Collections › MESDA Collection › Churn

Churn

Artist/Maker:
Chandler, Thomas
Place Made:
Baltimore Maryland United States of America
Date Made:
1829
Medium:
stoneware –salt-glazed
Dimensions:
HOA: 10 3/4″; WOA: 7″
Accession Number:
5813.47
Description:
Incised with the scene of a farmhouse, a woman churning butter, and a very detailed landscape, this important churn was made by Thomas Chandler in Baltimore. It is incised with the date “1829” and all of the incised decoration is filled and accented with cobalt blue slip. The churn is made of stoneware clay and is salt glazed. The high collar, as well as the shoulder below the neck, has incised lines with brushed cobalt blue slip. On opposite sides of the shoulder, lug handles are placed against the side of the churn. The top and underside of the handles are brushed with cobalt blue slip, and a foliate design is brushed below the cup of the handle on both sides. The base is incised, “Thomas M. Chandler / Maker / Baltimore / August / 12/ 1829.” The name “Mitchel Chandler” is incised above the 1829 date on the side of the churn, likely Thomas Chandler’s uncle.
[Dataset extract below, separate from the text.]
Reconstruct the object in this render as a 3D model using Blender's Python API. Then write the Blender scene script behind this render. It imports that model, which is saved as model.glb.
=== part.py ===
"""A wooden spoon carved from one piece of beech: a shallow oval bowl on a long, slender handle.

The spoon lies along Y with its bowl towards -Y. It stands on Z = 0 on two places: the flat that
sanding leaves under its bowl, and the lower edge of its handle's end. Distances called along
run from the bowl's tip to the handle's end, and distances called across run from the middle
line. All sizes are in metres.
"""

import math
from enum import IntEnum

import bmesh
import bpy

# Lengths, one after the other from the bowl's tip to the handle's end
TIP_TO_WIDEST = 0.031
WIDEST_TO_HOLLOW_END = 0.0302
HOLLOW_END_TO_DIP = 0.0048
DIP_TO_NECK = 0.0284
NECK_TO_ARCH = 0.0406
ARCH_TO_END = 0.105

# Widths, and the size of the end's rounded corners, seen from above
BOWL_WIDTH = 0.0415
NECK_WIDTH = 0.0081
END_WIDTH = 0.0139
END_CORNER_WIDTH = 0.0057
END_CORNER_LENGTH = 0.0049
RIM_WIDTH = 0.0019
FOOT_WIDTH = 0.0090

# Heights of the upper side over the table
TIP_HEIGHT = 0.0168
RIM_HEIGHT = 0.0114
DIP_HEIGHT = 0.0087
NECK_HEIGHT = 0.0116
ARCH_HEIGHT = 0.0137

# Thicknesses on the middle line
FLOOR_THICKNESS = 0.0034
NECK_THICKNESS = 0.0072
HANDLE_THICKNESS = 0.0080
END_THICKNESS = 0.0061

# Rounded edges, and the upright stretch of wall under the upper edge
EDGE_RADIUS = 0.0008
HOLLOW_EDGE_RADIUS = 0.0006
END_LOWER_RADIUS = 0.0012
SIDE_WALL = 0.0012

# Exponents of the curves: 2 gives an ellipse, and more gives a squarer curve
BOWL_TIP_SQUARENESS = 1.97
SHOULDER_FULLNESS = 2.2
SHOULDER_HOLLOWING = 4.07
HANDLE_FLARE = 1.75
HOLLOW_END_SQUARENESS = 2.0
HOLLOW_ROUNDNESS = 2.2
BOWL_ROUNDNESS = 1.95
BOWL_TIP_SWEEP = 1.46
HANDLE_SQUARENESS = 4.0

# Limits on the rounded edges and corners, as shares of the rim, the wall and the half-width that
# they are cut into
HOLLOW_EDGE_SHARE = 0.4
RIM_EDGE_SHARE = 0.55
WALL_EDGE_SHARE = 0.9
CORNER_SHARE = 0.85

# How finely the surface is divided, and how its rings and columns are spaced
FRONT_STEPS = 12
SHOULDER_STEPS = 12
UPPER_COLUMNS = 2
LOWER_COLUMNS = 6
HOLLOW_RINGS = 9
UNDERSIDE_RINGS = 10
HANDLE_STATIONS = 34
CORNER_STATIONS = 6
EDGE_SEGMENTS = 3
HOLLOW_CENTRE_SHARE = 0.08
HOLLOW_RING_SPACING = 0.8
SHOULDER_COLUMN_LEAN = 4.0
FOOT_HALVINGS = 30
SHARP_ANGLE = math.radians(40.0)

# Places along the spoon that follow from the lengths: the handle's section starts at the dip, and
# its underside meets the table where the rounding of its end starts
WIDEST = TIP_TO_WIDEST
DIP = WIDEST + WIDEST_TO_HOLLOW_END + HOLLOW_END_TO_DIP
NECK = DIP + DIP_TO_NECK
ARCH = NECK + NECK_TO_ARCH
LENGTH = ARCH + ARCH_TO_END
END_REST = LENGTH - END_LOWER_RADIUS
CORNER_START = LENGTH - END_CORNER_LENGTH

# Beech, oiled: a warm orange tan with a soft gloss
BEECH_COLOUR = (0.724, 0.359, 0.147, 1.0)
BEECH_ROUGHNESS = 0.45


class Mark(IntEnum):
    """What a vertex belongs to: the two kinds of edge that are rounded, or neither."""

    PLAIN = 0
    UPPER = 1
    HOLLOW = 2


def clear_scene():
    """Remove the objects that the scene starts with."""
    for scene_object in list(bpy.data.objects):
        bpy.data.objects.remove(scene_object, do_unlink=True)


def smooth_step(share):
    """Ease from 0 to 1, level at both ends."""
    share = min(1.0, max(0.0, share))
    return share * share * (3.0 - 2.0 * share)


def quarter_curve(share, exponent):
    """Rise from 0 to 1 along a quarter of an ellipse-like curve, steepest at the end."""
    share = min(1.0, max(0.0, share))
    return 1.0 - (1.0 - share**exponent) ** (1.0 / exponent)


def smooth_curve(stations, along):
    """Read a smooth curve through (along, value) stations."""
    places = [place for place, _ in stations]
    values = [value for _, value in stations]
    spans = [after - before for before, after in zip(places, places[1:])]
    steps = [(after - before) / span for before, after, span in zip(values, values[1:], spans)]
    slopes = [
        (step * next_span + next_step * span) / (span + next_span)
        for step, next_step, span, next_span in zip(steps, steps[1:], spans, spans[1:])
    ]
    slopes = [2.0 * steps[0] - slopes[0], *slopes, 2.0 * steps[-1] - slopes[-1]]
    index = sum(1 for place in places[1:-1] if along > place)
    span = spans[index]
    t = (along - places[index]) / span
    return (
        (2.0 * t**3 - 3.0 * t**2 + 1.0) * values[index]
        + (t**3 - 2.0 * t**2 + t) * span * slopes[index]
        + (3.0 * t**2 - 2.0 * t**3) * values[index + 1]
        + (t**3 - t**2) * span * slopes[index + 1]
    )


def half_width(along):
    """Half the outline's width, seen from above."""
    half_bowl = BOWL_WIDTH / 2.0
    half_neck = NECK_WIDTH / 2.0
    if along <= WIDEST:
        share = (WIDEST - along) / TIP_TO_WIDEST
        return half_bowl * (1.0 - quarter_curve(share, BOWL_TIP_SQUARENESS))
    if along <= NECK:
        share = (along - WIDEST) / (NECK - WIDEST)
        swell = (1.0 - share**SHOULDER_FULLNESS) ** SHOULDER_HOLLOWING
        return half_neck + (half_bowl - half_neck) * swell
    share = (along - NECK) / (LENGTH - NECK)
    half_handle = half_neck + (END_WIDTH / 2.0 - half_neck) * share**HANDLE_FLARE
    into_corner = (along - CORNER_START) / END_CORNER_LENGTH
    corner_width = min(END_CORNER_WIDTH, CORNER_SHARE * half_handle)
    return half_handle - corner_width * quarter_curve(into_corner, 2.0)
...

Salt glazing was a technique used by stoneware potters to create a glassy surface. When the pottery kiln reached over 2000 degrees Fahrenheit, salt was introduced into the kiln, creating a vapor. This vapor adhered to the silica in the clay, forming a glassy appearance on the pottery. Because of the high temperature at which the pottery was fired, the clay often became non-porous, or vitrified. This, combined with the salt glazing, meant that potters did not have to apply a glaze to the interior of the vessel. It could hold liquids and not seep, unlike earthenware storage vessels.

MAKER: Thomas Mitchel Chandler, Jr. (1810-1854) was born in Accomack County, Virginia. His family moved to Baltimore in 1817 and there Thomas developed into an extraordinary potter. Thomas’s future was partly determined by his father’s move to Baltimore. As a chairmaker, Chandler’s father bought property in a district with many other craftspeople, including five major potters: Henry Remmey, Sr., Henry Myers, David Parr, Elisha Parr, and William Amoss. Henry Myers probably trained Thomas Chandler; Chandler’s first dated and signed piece resembles pieces made in Henry Myers’s shop in the 1820s.
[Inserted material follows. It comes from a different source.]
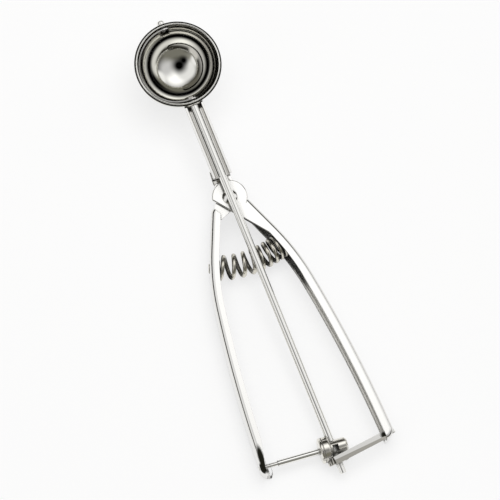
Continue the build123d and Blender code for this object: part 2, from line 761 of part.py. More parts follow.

Thomas Chandler left Baltimore in 1829 and between 1829 and 1832 may have traveled as an itinerant potter. In 1832 he was in Albany, New York, where he enlisted in the U.S. Army. The Army sent Chandler south to Augusta, Georgia, and between 1832 and 1836 he served in various capacities and likely worked with several potters in Georgia. Scholar Philip Wingard estimates that Chandler was in Edgefield, South Carolina, working by 1836, since several of his pieces with decorative slip work and dated 1836 have survived in the region. He worked in various pottery factories and with various partners in the region until he had his own shop by 1850. In 1852, though, he and his family moved to North Carolina where he died in 1854.
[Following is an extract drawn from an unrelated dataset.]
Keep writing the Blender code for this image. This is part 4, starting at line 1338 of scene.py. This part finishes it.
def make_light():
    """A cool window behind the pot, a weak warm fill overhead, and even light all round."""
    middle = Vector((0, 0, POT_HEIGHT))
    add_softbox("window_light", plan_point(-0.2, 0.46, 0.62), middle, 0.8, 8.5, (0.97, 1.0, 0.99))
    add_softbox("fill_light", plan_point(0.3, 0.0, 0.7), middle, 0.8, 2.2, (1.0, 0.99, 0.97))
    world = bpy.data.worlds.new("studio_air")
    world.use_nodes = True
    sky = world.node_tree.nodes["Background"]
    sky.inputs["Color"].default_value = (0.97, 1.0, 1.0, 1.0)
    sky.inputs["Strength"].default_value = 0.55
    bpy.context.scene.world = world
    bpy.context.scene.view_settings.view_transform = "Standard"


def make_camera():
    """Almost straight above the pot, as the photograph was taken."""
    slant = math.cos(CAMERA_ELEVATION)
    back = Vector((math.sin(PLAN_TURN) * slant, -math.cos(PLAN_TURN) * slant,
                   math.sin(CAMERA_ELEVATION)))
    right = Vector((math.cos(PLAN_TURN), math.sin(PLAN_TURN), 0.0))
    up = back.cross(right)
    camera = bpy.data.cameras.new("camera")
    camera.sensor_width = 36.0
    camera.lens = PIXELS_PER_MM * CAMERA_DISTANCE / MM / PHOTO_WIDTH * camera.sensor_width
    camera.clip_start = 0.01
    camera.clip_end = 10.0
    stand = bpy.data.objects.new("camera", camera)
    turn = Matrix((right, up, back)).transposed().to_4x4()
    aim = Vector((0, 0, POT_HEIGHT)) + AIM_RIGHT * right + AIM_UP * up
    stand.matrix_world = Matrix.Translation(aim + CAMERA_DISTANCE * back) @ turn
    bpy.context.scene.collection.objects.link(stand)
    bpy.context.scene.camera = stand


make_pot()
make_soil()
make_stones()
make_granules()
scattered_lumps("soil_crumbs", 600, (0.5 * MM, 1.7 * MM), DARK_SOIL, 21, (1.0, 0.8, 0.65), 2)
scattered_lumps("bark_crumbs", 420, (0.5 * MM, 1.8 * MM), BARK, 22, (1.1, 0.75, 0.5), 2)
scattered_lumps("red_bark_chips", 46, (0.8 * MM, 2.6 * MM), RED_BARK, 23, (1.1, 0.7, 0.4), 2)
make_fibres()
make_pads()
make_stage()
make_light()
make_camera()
Wingard, Phillip. “From Baltimore to the South Carolina Backcountry: Thomas Chandler’s Influence on 19th-Century Stoneware.” CERAMICS IN AMERICA, 2013, 38-76.

History:
This elaborately decorated churn descended in Thomas Chandler’s family on the Eastern Shore of Virginia. It was made for his uncle Mitchell Chandler, whose name is incised ont he churn and iin whose line it directly descended. The sides of the churn depict scenes from the original Chandler family farmstead in Accomack County.